| THE INPUT |
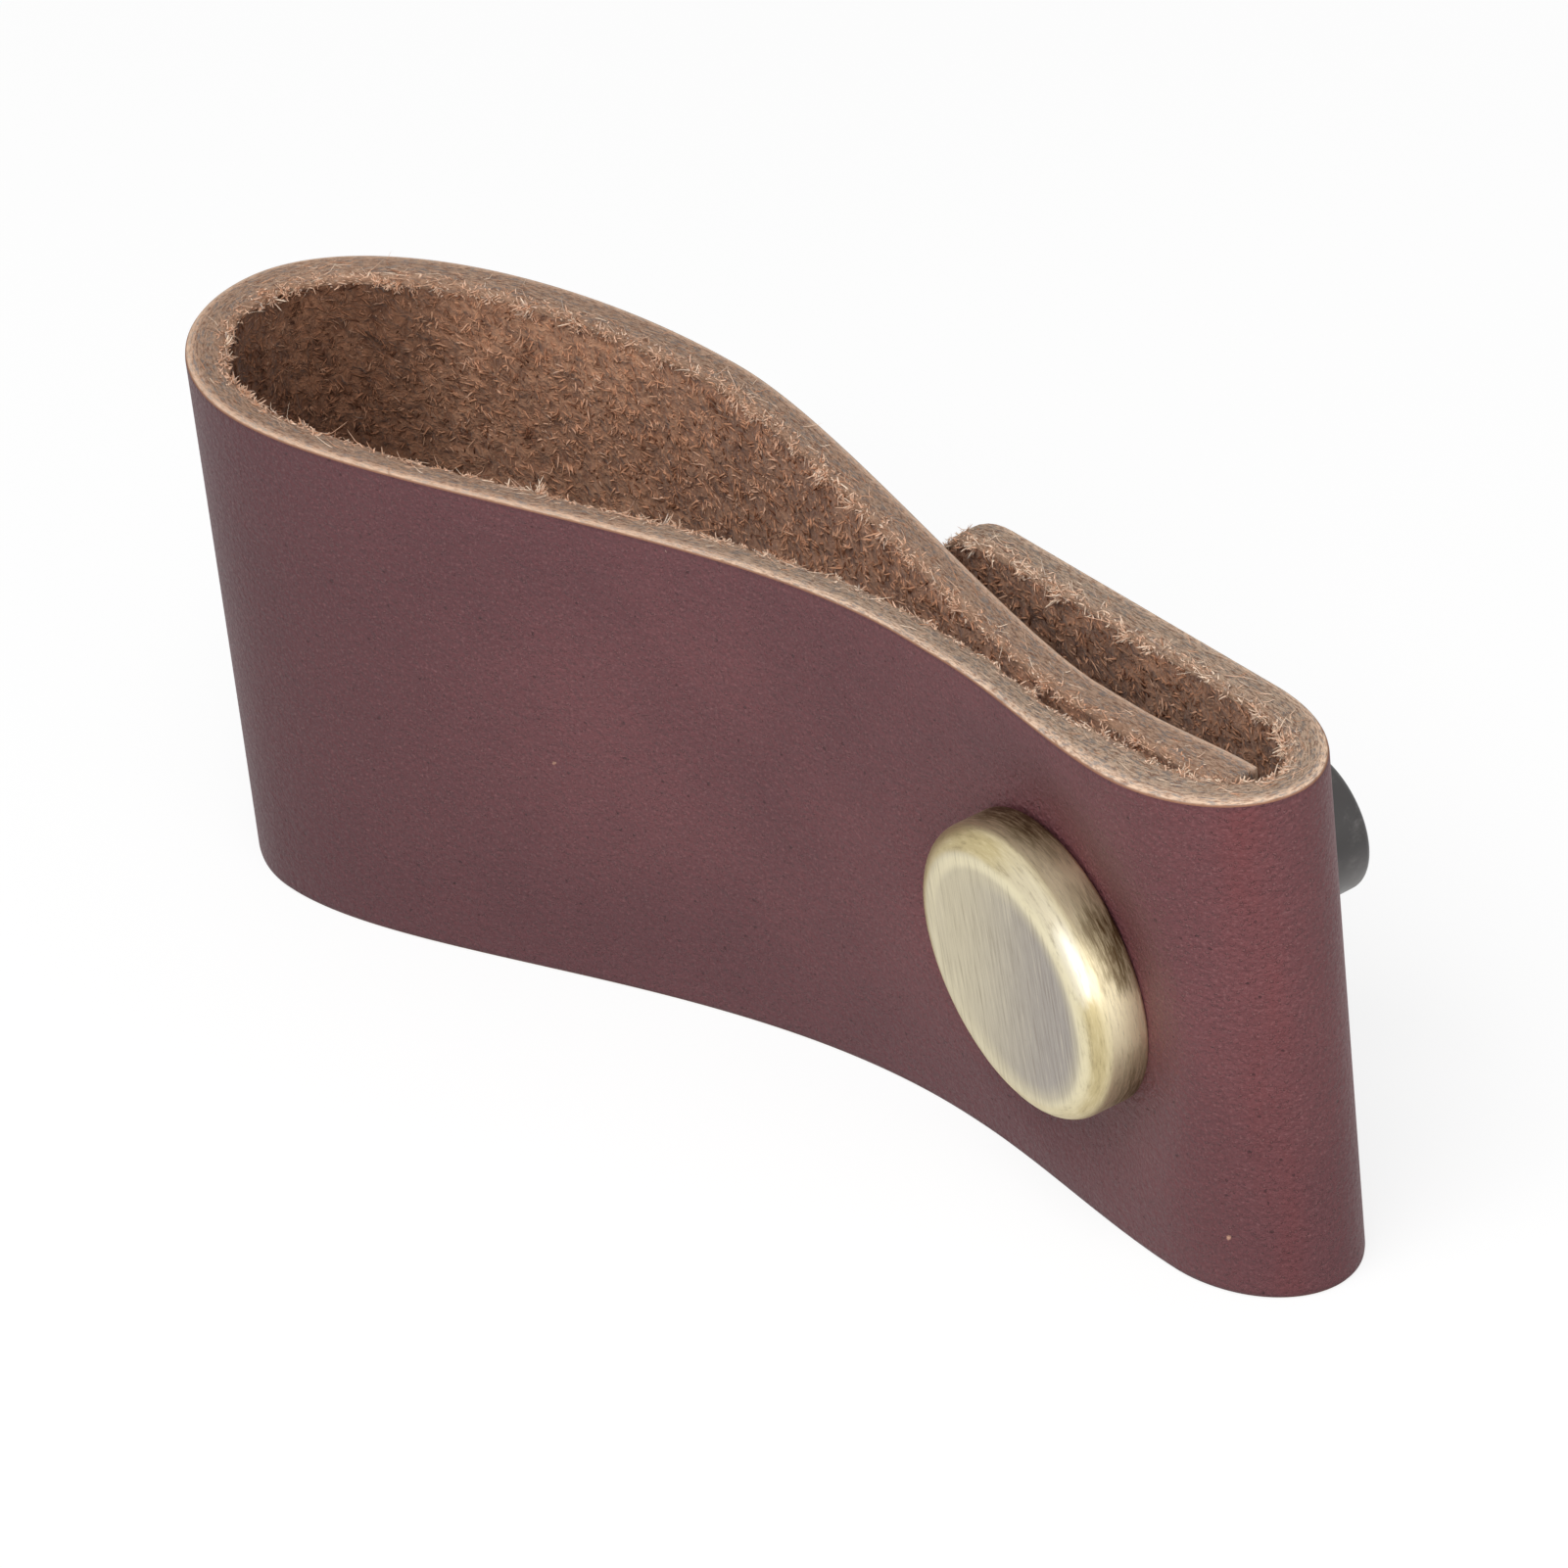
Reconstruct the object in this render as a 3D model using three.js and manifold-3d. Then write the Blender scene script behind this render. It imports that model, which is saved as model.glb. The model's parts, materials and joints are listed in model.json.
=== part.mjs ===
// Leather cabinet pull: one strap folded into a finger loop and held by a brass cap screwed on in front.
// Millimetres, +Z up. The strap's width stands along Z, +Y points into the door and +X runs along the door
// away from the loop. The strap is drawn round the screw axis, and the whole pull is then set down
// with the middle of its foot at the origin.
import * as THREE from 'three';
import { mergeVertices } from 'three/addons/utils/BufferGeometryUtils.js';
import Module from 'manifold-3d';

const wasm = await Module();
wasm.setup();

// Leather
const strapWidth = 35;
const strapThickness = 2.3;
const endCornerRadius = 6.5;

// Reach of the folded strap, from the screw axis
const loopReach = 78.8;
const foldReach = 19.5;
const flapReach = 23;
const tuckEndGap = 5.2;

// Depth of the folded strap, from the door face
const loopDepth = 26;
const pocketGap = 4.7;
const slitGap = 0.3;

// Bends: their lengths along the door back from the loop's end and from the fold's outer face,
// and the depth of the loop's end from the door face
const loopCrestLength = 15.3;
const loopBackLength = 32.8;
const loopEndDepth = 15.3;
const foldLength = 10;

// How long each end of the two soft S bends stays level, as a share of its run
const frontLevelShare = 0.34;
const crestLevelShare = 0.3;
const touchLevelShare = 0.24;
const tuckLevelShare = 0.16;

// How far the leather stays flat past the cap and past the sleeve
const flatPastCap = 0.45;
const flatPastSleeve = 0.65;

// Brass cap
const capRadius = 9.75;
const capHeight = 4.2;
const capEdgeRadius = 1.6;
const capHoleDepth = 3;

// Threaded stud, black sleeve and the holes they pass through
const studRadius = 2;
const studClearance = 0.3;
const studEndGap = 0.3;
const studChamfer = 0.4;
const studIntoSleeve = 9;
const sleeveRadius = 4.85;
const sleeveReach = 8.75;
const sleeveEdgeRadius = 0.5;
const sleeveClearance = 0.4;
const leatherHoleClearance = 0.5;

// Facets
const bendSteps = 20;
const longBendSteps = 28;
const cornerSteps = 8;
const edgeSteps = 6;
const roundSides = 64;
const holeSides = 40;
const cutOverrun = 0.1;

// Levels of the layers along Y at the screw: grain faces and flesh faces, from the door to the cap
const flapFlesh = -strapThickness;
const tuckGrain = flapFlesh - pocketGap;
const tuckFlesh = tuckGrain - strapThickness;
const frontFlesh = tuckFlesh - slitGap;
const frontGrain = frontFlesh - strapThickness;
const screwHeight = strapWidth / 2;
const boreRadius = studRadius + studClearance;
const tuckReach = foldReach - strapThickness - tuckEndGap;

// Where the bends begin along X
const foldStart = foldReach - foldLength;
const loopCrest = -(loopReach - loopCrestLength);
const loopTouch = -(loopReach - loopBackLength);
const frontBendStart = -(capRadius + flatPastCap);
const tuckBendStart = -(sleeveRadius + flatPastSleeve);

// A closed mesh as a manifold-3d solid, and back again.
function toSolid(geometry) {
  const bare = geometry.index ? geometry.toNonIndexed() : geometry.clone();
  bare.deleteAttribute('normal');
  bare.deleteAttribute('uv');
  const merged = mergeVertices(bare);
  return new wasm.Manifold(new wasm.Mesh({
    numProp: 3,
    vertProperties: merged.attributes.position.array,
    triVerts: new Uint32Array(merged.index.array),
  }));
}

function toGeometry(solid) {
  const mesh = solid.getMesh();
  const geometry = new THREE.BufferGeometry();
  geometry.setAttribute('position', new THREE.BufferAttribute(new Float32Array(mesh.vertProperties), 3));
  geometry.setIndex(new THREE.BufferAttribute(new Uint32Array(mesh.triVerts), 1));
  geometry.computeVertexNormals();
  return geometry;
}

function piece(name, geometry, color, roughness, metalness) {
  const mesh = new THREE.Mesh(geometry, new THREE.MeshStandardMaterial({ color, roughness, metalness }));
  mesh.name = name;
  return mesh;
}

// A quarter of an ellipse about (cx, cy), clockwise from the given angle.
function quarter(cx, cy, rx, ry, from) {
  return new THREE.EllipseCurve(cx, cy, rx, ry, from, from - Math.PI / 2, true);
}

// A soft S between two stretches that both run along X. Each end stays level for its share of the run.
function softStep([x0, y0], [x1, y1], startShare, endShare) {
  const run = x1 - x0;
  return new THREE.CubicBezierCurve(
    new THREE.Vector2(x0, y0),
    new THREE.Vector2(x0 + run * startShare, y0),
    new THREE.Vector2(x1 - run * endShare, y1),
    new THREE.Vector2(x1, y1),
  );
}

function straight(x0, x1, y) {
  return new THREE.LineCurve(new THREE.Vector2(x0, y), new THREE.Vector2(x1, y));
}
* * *
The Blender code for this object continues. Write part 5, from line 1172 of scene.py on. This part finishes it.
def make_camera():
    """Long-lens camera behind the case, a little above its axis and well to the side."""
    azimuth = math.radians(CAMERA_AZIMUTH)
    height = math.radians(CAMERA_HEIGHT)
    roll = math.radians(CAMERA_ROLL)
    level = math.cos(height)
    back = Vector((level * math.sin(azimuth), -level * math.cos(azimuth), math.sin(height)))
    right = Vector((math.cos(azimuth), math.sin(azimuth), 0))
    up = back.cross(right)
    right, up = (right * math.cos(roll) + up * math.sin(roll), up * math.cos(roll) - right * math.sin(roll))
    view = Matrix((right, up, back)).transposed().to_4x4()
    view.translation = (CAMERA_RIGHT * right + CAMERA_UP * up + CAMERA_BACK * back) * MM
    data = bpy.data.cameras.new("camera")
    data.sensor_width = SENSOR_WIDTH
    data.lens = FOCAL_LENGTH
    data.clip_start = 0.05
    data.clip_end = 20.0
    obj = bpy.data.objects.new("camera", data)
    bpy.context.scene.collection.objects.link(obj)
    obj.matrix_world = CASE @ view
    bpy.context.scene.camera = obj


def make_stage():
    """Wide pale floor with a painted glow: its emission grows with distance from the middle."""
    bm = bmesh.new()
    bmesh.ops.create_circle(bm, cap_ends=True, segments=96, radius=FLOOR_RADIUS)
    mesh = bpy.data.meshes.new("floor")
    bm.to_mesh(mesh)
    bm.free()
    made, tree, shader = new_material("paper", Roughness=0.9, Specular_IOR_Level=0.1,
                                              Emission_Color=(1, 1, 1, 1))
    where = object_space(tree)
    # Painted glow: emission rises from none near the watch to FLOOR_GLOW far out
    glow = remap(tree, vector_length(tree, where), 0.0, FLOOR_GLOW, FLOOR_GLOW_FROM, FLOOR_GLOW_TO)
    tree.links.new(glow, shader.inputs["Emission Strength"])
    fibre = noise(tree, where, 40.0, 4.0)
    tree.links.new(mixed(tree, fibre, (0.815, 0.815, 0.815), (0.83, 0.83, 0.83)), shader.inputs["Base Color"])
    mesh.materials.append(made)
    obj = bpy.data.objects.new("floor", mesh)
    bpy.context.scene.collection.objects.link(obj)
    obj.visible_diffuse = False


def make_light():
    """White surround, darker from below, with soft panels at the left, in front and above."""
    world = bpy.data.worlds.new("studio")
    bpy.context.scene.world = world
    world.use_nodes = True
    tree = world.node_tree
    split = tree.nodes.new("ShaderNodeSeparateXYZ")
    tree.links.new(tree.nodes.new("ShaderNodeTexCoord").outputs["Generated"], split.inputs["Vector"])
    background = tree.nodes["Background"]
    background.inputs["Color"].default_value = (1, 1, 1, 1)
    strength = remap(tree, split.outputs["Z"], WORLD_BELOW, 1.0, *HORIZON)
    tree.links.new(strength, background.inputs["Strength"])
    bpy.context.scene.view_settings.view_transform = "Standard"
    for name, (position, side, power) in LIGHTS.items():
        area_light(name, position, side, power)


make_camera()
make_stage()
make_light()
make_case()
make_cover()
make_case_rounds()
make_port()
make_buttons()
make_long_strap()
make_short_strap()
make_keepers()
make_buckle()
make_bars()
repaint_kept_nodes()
==
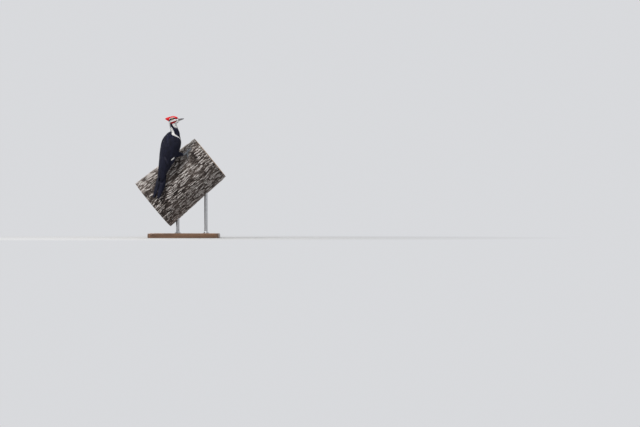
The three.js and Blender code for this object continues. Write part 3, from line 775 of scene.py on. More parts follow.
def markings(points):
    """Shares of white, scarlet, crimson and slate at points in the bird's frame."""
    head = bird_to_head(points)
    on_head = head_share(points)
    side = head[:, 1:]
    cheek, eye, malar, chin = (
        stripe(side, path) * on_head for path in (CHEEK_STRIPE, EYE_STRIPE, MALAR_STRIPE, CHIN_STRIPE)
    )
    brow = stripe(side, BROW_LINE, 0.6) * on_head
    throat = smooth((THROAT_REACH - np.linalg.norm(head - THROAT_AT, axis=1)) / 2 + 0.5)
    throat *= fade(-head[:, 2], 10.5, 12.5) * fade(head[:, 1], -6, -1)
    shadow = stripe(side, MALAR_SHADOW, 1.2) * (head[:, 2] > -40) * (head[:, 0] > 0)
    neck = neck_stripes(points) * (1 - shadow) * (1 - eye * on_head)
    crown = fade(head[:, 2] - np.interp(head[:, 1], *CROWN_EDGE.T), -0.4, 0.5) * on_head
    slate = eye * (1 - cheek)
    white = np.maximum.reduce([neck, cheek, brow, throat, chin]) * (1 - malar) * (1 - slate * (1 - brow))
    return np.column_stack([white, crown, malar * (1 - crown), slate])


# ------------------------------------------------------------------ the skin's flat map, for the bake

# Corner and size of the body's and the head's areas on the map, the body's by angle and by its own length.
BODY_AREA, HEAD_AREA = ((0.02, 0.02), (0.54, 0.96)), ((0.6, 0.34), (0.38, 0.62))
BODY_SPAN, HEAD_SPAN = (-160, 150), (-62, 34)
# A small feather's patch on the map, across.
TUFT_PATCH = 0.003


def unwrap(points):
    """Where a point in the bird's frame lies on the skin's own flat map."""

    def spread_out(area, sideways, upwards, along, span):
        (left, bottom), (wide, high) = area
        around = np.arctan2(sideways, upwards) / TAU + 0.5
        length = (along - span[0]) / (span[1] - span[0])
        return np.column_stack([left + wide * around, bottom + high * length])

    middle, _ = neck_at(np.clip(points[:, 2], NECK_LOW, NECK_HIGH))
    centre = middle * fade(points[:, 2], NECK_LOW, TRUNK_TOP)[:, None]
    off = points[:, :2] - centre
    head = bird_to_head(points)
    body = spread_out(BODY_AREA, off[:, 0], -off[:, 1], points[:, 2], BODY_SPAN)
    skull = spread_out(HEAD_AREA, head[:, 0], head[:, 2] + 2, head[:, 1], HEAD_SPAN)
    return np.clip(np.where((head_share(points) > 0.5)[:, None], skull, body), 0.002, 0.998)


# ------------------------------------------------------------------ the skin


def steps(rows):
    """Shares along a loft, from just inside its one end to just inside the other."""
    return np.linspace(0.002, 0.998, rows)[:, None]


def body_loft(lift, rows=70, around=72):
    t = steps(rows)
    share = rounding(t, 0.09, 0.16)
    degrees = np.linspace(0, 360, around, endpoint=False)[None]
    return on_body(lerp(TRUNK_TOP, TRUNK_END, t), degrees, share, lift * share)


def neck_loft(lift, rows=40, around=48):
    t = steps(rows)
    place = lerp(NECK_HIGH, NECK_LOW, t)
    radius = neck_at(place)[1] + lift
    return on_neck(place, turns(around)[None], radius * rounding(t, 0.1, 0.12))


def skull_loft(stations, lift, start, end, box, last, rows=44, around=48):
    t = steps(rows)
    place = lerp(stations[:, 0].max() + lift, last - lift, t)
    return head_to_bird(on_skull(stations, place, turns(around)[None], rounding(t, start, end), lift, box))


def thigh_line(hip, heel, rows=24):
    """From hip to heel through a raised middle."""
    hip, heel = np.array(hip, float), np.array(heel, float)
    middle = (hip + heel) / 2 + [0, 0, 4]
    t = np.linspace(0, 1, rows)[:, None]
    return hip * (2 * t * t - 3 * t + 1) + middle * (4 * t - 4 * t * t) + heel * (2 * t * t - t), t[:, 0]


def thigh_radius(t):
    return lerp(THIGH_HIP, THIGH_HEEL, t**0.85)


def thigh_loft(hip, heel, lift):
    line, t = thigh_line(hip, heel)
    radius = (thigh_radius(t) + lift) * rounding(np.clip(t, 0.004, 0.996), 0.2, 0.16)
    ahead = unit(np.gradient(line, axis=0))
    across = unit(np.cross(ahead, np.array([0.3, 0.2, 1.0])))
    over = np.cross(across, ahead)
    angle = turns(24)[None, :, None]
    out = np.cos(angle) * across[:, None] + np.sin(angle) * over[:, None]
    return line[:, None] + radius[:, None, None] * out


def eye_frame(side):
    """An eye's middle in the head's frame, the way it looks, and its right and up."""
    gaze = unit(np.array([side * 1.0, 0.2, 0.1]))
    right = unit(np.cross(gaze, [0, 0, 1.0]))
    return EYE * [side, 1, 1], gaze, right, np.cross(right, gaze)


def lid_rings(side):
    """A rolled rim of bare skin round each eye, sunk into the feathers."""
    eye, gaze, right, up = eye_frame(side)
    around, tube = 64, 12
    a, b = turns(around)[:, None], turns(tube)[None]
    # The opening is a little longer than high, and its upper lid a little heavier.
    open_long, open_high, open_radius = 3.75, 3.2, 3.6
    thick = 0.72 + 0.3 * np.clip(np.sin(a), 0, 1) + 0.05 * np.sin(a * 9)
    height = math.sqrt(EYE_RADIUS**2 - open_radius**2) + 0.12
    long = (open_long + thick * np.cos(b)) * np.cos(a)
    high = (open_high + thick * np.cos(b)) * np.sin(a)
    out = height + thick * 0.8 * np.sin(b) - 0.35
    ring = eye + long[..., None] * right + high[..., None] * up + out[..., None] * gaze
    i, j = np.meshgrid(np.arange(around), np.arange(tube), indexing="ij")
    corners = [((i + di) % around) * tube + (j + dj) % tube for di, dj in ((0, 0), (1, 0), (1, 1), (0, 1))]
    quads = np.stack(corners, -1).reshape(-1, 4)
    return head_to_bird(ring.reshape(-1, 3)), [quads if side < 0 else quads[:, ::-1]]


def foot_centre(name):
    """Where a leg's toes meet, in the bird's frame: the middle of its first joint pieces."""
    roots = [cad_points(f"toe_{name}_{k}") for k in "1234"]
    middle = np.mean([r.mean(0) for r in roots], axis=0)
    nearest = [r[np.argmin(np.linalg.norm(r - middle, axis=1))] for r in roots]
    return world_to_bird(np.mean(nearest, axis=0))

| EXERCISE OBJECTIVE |
From the records above, print exactly the lines that run from the line with "The three.js and" to the line with "return np.clip(np.where((head_share(points) >", inclusive.

| EXERCISE OUTPUT |
The three.js and Blender code for this object continues. Write part 3, from line 775 of scene.py on. More parts follow.
def markings(points):
    """Shares of white, scarlet, crimson and slate at points in the bird's frame."""
    head = bird_to_head(points)
    on_head = head_share(points)
    side = head[:, 1:]
    cheek, eye, malar, chin = (
        stripe(side, path) * on_head for path in (CHEEK_STRIPE, EYE_STRIPE, MALAR_STRIPE, CHIN_STRIPE)
    )
    brow = stripe(side, BROW_LINE, 0.6) * on_head
    throat = smooth((THROAT_REACH - np.linalg.norm(head - THROAT_AT, axis=1)) / 2 + 0.5)
    throat *= fade(-head[:, 2], 10.5, 12.5) * fade(head[:, 1], -6, -1)
    shadow = stripe(side, MALAR_SHADOW, 1.2) * (head[:, 2] > -40) * (head[:, 0] > 0)
    neck = neck_stripes(points) * (1 - shadow) * (1 - eye * on_head)
    crown = fade(head[:, 2] - np.interp(head[:, 1], *CROWN_EDGE.T), -0.4, 0.5) * on_head
    slate = eye * (1 - cheek)
    white = np.maximum.reduce([neck, cheek, brow, throat, chin]) * (1 - malar) * (1 - slate * (1 - brow))
    return np.column_stack([white, crown, malar * (1 - crown), slate])


# ------------------------------------------------------------------ the skin's flat map, for the bake

# Corner and size of the body's and the head's areas on the map, the body's by angle and by its own length.
BODY_AREA, HEAD_AREA = ((0.02, 0.02), (0.54, 0.96)), ((0.6, 0.34), (0.38, 0.62))
BODY_SPAN, HEAD_SPAN = (-160, 150), (-62, 34)
# A small feather's patch on the map, across.
TUFT_PATCH = 0.003


def unwrap(points):
    """Where a point in the bird's frame lies on the skin's own flat map."""

    def spread_out(area, sideways, upwards, along, span):
        (left, bottom), (wide, high) = area
        around = np.arctan2(sideways, upwards) / TAU + 0.5
        length = (along - span[0]) / (span[1] - span[0])
        return np.column_stack([left + wide * around, bottom + high * length])

    middle, _ = neck_at(np.clip(points[:, 2], NECK_LOW, NECK_HIGH))
    centre = middle * fade(points[:, 2], NECK_LOW, TRUNK_TOP)[:, None]
    off = points[:, :2] - centre
    head = bird_to_head(points)
    body = spread_out(BODY_AREA, off[:, 0], -off[:, 1], points[:, 2], BODY_SPAN)
    skull = spread_out(HEAD_AREA, head[:, 0], head[:, 2] + 2, head[:, 1], HEAD_SPAN)
    return np.clip(np.where((head_share(points) > 0.5)[:, None], skull, body), 0.002, 0.998)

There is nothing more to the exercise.